# A calculus of the absurd

#### 11.4 Integral arithmetic

This technique goes by different names, but integral arithmetic captures the basic idea pretty well; sometimes it is very helpful to treat integrals as algebraic objects in order to find their value.

A very common example of this is where, by integrating $$f(x)$$ (or any other integrable function) with respect to $$x$$, we can arrive with an equation of the form (here we define $$k$$ to stand for “an integral we know to directly find the value of”)

\begin{equation} \int f(x) dx = k_0 + k_1 + k_2 + ... + k_n + a \int f(x) dx \end{equation}

It is important that $$a \ne 1$$ (because if $$a$$ is equal to one then we cannot solve for $$\int f(x) dx$$), in which case we can just subtract $$a \int f(x) dx$$ from both sides, to solve for $$\int f(x) dx$$.

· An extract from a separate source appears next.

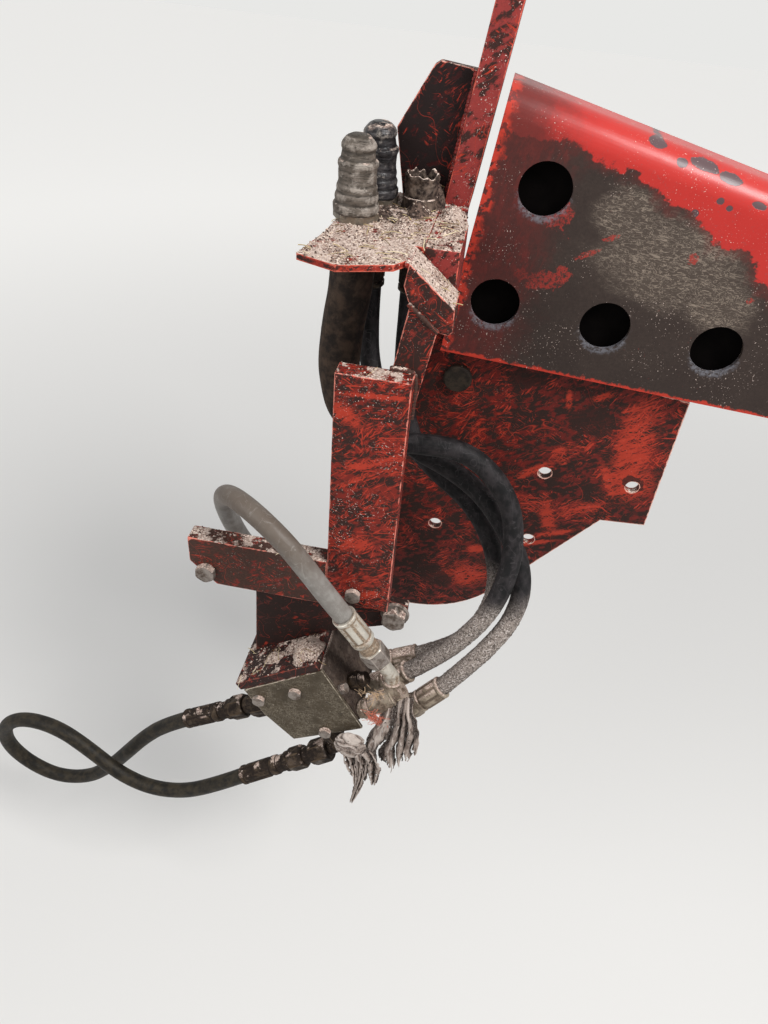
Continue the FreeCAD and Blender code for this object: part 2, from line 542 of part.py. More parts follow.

• Example 11.4.1 Find the value of

\begin{equation*} \int e^{2x} \cos (x) dx \end{equation*}

Solution: Start by integrating by parts (as in Section 11.2)

\begin{equation*} \int \underset {v}{\cos (x)} \underset {du}{e^{2x}} dx = \underset {v}{\frac {e^{2x}}{2}}\underset {v}{\cos (x)} - \int \underset {u}{\frac {e^{2x}}{2}} \underset {dv}{[-\sin (x)]} dx \end{equation*}

Then integrate $$\int \frac {e^{2x}}{2}[-\sin (x)]$$ by parts.

\begin{equation*} \int \underset {u}{[-\sin (x)]}\underset {dv}{\frac {e^{2x}}{2}} = \underset {u}{[-\sin (x)]}\underset {v}{\frac {e^{2x}}{4}} - \int \underset {v}{\frac {e^{2x}}{4}} \underset {du}{[-\cos (x)]} dx \end{equation*}

Overall then, we have

\begin{equation*} \int \cos (x) e^{2x} dx = \frac {e^{2x}}{2}\cos (x) - \frac {e^{2x}}{4} [-\sin (x)] - \frac {1}{2} \int \frac {e^{2x}}{2} \cos (x) dx \end{equation*}

And we can add $$\int \frac {e^{2x}}{2} \cos (x) dx$$ to both sides, giving that

\begin{equation*} \frac {5}{4} \int \cos (x) e^{2x} dx = \frac {e^{2x}}{2}\cos (x) + \frac {e^{2x}}{4}\sin (x) \end{equation*}

and then after multiplying both sides by $$\frac {4}{5}$$, we get that

\begin{equation*} \int \cos (x) e^{2x} dx = \frac {2e^{2x}\cos (x) + e^{2x}\sin (x)}{5} \end{equation*}

Integrating by parts can get really messy - good presentation is key.